=== Task statement ===
Lines holding the string "JSON" are the ones to copy from this listing.

=== Records for the task ===
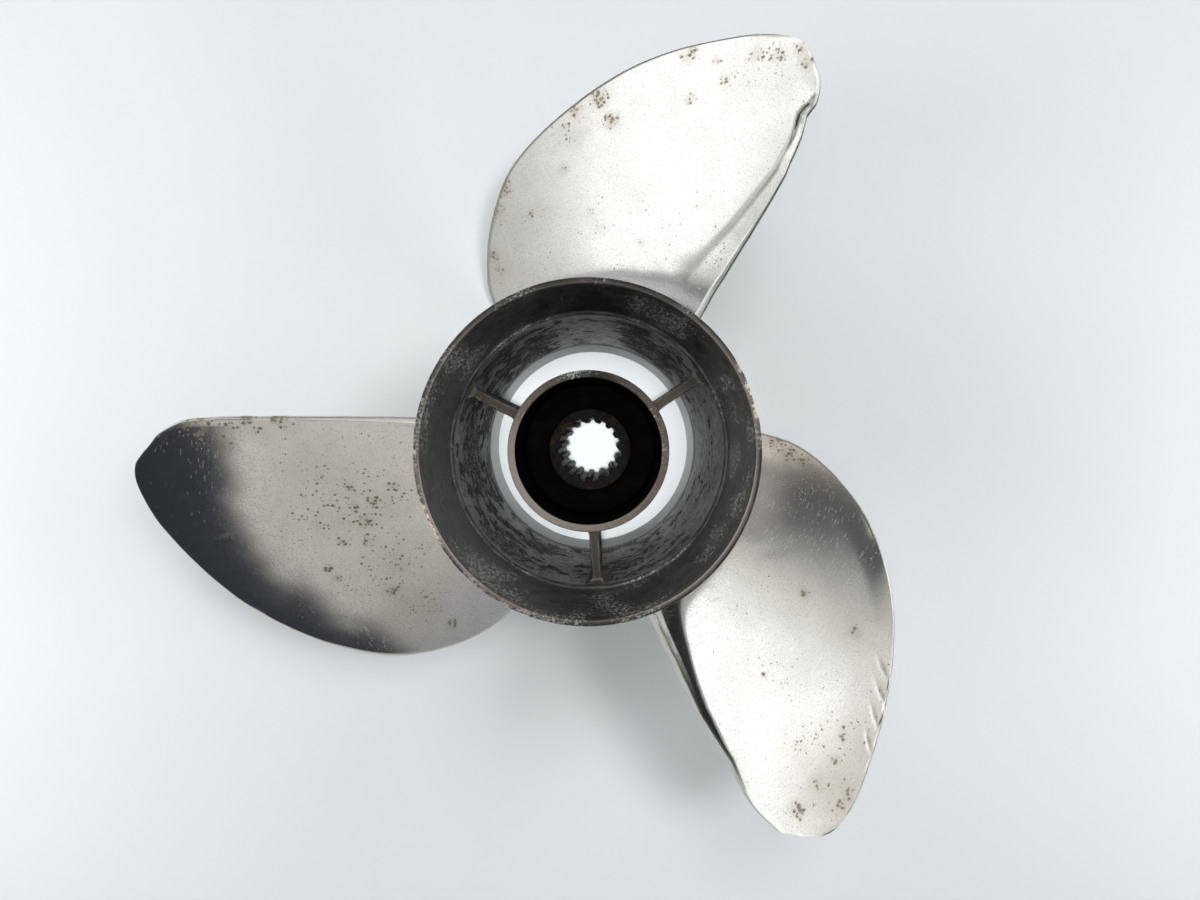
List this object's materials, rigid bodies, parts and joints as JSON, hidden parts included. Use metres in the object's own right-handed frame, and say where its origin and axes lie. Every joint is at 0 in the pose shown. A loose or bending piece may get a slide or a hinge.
---
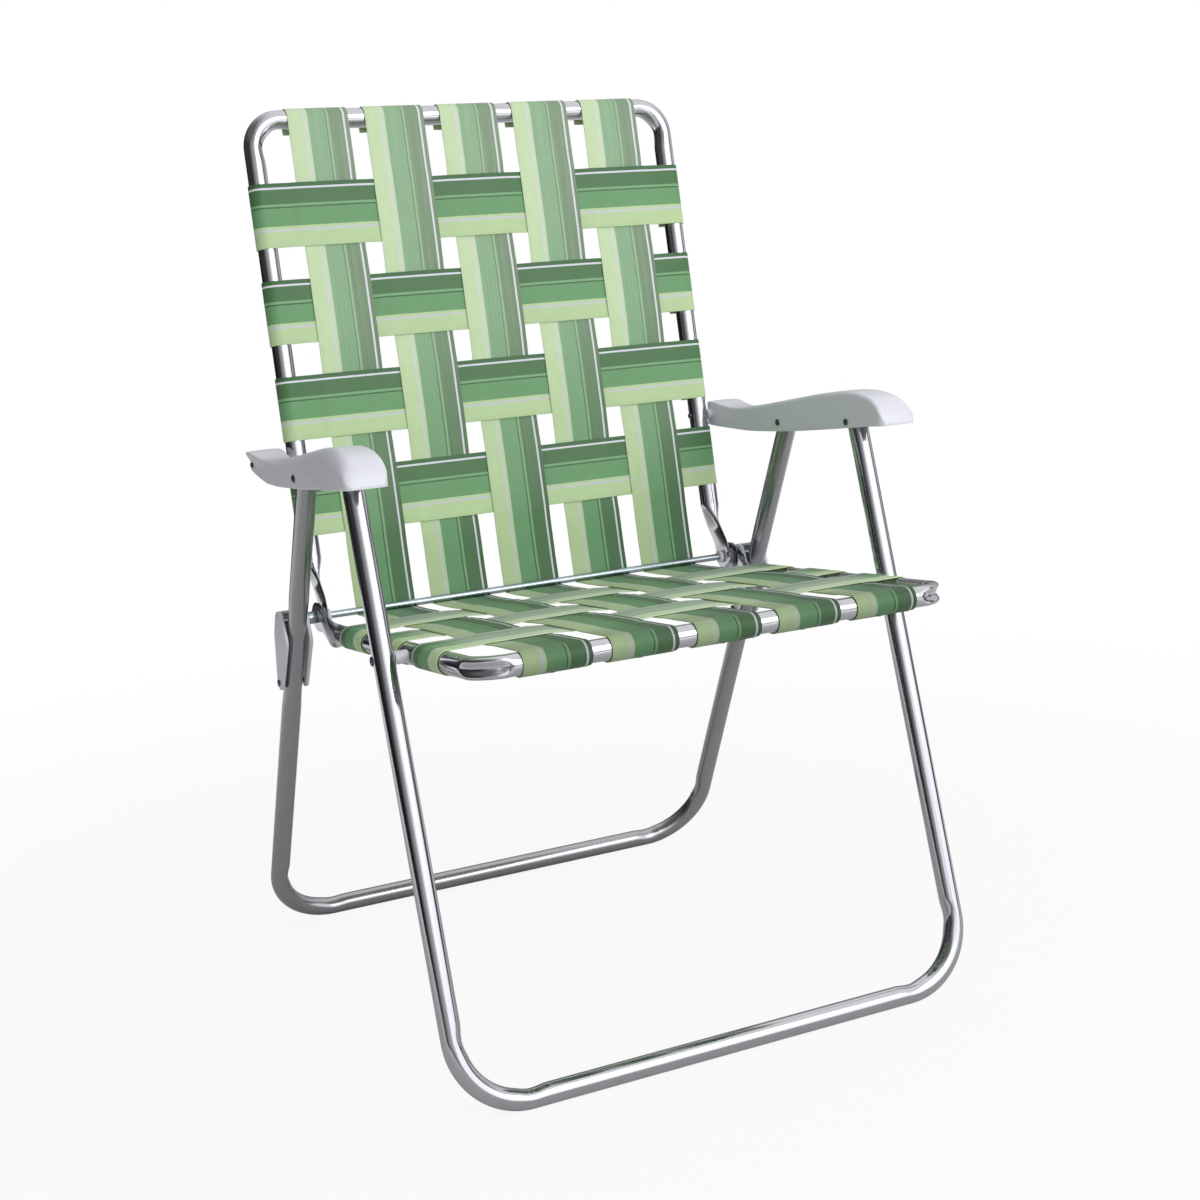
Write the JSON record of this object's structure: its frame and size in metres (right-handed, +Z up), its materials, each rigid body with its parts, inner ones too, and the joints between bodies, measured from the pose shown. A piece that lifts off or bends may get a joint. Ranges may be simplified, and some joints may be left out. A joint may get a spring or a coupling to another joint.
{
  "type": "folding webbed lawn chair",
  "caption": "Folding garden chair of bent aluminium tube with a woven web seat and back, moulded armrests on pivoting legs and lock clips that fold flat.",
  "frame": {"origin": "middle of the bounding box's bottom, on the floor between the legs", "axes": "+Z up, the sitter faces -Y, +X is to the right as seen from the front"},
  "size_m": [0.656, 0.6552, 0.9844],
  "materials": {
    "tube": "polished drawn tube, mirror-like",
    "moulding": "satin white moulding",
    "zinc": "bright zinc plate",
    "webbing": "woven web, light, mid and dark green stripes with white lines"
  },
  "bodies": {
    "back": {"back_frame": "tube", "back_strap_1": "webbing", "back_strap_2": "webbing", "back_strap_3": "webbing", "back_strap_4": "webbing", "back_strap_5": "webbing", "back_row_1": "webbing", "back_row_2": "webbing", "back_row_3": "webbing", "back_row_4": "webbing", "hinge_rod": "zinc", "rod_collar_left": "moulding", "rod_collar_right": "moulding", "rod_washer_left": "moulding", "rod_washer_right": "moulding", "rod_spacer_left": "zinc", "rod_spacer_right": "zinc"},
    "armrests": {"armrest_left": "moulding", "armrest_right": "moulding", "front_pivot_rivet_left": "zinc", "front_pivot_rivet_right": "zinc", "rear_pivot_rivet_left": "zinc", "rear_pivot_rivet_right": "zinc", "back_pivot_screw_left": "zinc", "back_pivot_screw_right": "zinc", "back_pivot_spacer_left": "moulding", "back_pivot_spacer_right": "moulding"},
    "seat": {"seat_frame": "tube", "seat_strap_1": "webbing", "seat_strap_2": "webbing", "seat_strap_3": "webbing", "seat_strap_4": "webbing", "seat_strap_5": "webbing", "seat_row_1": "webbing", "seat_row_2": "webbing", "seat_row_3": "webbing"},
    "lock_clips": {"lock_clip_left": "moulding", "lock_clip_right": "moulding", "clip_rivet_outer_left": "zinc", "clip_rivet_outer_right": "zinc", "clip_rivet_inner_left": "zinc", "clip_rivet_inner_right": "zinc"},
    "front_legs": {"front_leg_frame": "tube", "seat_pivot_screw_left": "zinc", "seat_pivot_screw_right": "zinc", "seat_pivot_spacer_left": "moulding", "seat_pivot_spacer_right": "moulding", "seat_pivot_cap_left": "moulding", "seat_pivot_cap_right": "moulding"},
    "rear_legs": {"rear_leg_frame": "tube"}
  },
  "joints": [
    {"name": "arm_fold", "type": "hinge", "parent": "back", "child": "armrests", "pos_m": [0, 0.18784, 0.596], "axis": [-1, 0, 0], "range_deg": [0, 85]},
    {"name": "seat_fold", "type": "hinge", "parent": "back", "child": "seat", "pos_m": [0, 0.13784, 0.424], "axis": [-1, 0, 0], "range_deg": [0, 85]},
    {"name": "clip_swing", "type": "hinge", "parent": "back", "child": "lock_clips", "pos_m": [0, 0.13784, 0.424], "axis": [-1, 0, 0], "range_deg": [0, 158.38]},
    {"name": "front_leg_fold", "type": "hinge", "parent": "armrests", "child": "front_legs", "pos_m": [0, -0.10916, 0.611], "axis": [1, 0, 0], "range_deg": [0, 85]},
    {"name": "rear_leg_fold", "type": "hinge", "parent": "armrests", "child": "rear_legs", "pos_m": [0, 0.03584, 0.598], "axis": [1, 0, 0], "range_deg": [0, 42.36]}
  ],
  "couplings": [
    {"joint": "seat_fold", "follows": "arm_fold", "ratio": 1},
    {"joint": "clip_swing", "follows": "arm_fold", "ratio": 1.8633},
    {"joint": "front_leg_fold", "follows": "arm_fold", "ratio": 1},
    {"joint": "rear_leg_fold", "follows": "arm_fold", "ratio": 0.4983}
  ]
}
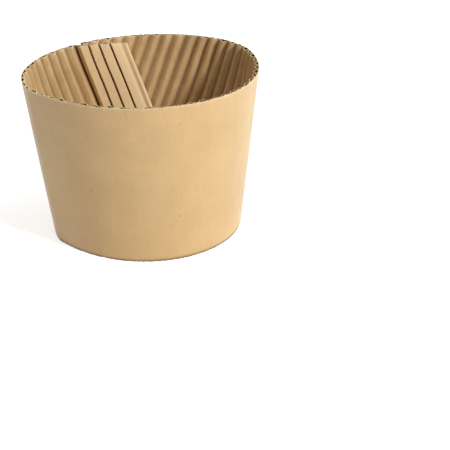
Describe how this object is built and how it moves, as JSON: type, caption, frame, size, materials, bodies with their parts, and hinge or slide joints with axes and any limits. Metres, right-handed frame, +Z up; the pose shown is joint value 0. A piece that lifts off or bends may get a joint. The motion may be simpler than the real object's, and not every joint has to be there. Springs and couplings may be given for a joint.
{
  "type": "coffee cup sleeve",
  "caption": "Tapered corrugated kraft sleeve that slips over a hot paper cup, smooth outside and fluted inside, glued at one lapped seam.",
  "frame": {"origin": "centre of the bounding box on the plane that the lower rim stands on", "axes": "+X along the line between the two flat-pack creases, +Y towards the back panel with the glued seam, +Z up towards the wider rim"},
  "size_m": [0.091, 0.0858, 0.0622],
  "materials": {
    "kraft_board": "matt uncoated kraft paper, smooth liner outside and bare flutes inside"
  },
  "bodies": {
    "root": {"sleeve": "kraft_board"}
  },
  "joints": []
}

=== The response ===
List this object's materials, rigid bodies, parts and joints as JSON, hidden parts included. Use metres in the object's own right-handed frame, and say where its origin and axes lie. Every joint is at 0 in the pose shown. A loose or bending piece may get a slide or a hinge.
Write the JSON record of this object's structure: its frame and size in metres (right-handed, +Z up), its materials, each rigid body with its parts, inner ones too, and the joints between bodies, measured from the pose shown. A piece that lifts off or bends may get a joint. Ranges may be simplified, and some joints may be left out. A joint may get a spring or a coupling to another joint.
Describe how this object is built and how it moves, as JSON: type, caption, frame, size, materials, bodies with their parts, and hinge or slide joints with axes and any limits. Metres, right-handed frame, +Z up; the pose shown is joint value 0. A piece that lifts off or bends may get a joint. The motion may be simpler than the real object's, and not every joint has to be there. Springs and couplings may be given for a joint.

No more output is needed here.